QTIP trusts. QTIP stands for “Qualified Terminable Interest Property.” Does that explain the trust type? Well, not quite.
In very general terms, a QTIP trust is probably designed for one narrow purpose. It permits a wealthy spouse to leave property for the benefit of a less-well-off surviving spouse without consuming the deceased spouse’s full estate tax exemption amount. In other words: if you were worth, say, $10 million dollars in 2009, when the estate tax exemption was at $3.5 million, you might have left $3.5 million to your adult children from your first marriage and most of the rest of your property in a QTIP trust for your second husband (or wife).
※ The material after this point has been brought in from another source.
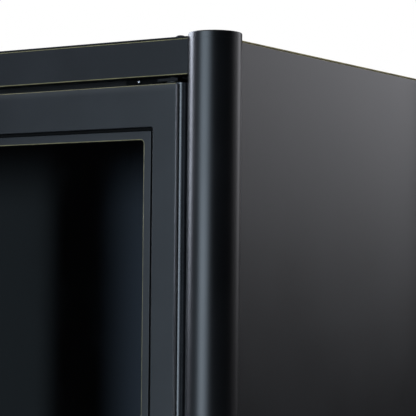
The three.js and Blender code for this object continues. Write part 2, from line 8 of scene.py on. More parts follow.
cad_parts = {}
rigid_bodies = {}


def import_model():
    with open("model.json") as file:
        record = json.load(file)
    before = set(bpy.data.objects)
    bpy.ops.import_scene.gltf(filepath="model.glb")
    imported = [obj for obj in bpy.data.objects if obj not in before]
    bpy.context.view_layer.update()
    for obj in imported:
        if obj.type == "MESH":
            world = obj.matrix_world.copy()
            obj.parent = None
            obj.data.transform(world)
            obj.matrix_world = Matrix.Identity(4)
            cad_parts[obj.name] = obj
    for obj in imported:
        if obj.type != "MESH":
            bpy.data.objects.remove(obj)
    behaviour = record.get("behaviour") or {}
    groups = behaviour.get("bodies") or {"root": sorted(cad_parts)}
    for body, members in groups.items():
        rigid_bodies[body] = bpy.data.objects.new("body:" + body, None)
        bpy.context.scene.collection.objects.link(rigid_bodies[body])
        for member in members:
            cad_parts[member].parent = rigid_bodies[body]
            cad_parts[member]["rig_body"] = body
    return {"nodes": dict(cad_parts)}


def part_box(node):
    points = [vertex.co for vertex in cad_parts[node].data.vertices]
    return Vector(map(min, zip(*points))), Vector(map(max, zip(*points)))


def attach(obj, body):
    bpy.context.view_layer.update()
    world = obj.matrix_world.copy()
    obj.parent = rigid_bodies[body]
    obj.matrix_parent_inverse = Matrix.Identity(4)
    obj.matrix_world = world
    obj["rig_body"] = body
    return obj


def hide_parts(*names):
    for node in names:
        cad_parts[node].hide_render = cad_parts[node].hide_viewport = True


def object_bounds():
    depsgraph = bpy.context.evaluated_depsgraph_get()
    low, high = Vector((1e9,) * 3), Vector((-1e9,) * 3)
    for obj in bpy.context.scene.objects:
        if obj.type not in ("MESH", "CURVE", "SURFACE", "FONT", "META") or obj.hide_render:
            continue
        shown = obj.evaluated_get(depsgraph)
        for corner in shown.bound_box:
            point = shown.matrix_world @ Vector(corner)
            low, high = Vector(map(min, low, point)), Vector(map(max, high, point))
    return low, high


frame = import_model()
cad_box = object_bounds()
scene = bpy.context.scene
MM = 0.001

# ---- Places, all from the frame ----
TOP_LOW, TOP_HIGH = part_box("top_panel")
DOOR_LOW, DOOR_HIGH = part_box("door_frame")
FRONT_Y = TOP_LOW.y
REAR_Y = TOP_HIGH.y
SIDE_X = TOP_HIGH.x
CABINET_TOP = TOP_HIGH.z
CORNERS = ("front_left", "front_right", "rear_left", "rear_right")


# ---- Camera: low, in front of the right-hand corner, looking a little up ----
CAMERA_FROM_CORNER = Vector((0.9124, -1.3846, -0.2320))
CAMERA_TURN = radians(33.47)
CAMERA_LIFT = radians(2.41)
CAMERA_ROLL = radians(0.53)
CAMERA_LENS = 155.1


def add_camera():
    data = bpy.data.cameras.new("camera")
    data.lens = CAMERA_LENS
    data.sensor_width = 36
    data.clip_end = 50
    camera = bpy.data.objects.new("camera", data)
    scene.collection.objects.link(camera)
    camera.location = Vector((SIDE_X, FRONT_Y, CABINET_TOP)) + CAMERA_FROM_CORNER
    ahead = Vector((
        -sin(CAMERA_TURN) * cos(CAMERA_LIFT),
        cos(CAMERA_TURN) * cos(CAMERA_LIFT),
        sin(CAMERA_LIFT),
    ))
    camera.rotation_mode = "QUATERNION"
    roll = Quaternion((0, 0, 1), CAMERA_ROLL)
    camera.rotation_quaternion = ahead.to_track_quat("-Z", "Y") @ roll
    scene.camera = camera


add_camera()


# ---- Node helpers ----
class Tree:
    """A node tree with short ways to add what the materials here need."""

    def __init__(self, owner):
        owner.use_nodes = True
        self.tree = owner.node_tree
        self.tree.nodes.clear()

    def add(self, kind, **settings):
        node = self.tree.nodes.new("ShaderNode" + kind)
        for name, value in settings.items():
            setattr(node, name, value)
        return node

    def link(self, source, target):
        self.tree.links.new(source, target)

    def put(self, socket, value):
        if hasattr(value, "is_output"):
            self.link(value, socket)
        else:
            socket.default_value = value

    def maths(self, operation, first, second=0.0):
        node = self.add("Math", operation=operation)
        self.put(node.inputs[0], first)
        self.put(node.inputs[1], second)
        return node.outputs[0]

    def ramp(self, value, low, high, out_low=0.0, out_high=1.0):
        node = self.add("MapRange", interpolation_type="SMOOTHSTEP")
        self.put(node.inputs["Value"], value)
        node.inputs["From Min"].default_value = low
        node.inputs["From Max"].default_value = high
        node.inputs["To Min"].default_value = out_low
        node.inputs["To Max"].default_value = out_high
        return node.outputs["Result"]

    def coordinates(self):
        return self.add("TexCoord").outputs["Object"]

    def axes(self, place):
        """The x, y and z of a place or a direction."""
        split = self.add("SeparateXYZ")
        self.link(place, split.inputs[0])
        return split.outputs

    def noise(self, coordinates, per_metre, detail):
        node = self.add("TexNoise")
        self.put(node.inputs["Vector"], coordinates)
        node.inputs["Scale"].default_value = per_metre
        node.inputs["Detail"].default_value = detail
        node.inputs["Roughness"].default_value = 0.55
        return node.outputs["Fac"]

    def mix(self, factor, first, second):
        node = self.add("Mix", data_type="RGBA")
        self.put(node.inputs[0], factor)
        self.put(node.inputs[6], first)
        self.put(node.inputs[7], second)
        return node.outputs[2]

    def bump(self, height, distance, strength, normal=None):
        node = self.add("Bump")
        node.inputs["Strength"].default_value = strength
        node.inputs["Distance"].default_value = distance
        self.link(height, node.inputs["Height"])
        if normal is not None:
            self.link(normal, node.inputs["Normal"])
        return node.outputs["Normal"]

    def surface(self, **sockets):
        shader = self.add("BsdfPrincipled")
        for name, value in sockets.items():
            self.put(shader.inputs[name.replace("_", " ")], value)
        output = self.add("OutputMaterial")
        self.link(shader.outputs[0], output.inputs["Surface"])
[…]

That way your estate would pay no estate tax, and the tax would be due on the death of the surviving spouse. Since he (or she) had no property in our example, that means that his (or her) $3.5 million exemption would get used on your property first, and only the excess would be subject to taxation as it passed to your children from the first marriage.
As you can see, it is getting harder and harder to make a QTIP trust a good planning opportunity, except for extremely large estates with very high disparity in net worth between the spouses. But the QTIP trust isn’t dead yet — uncertainty about the federal estate tax, continued state estate taxes in some states (but not Arizona) and inertia preventing modification of older estate plans will all contribute to keeping the QTIP alive for a few more years, at least.
We don’t know about you, but we’re exhausted. Maybe we’ll tackle some more trust types on another day. Suggestions? Do you want to know about QDoTs (sometimes called QDTs or QDOTs)? QDisTs (Qualified Disability Trusts)? Cristofani Trusts? Just ask, and we’ll take a run at them.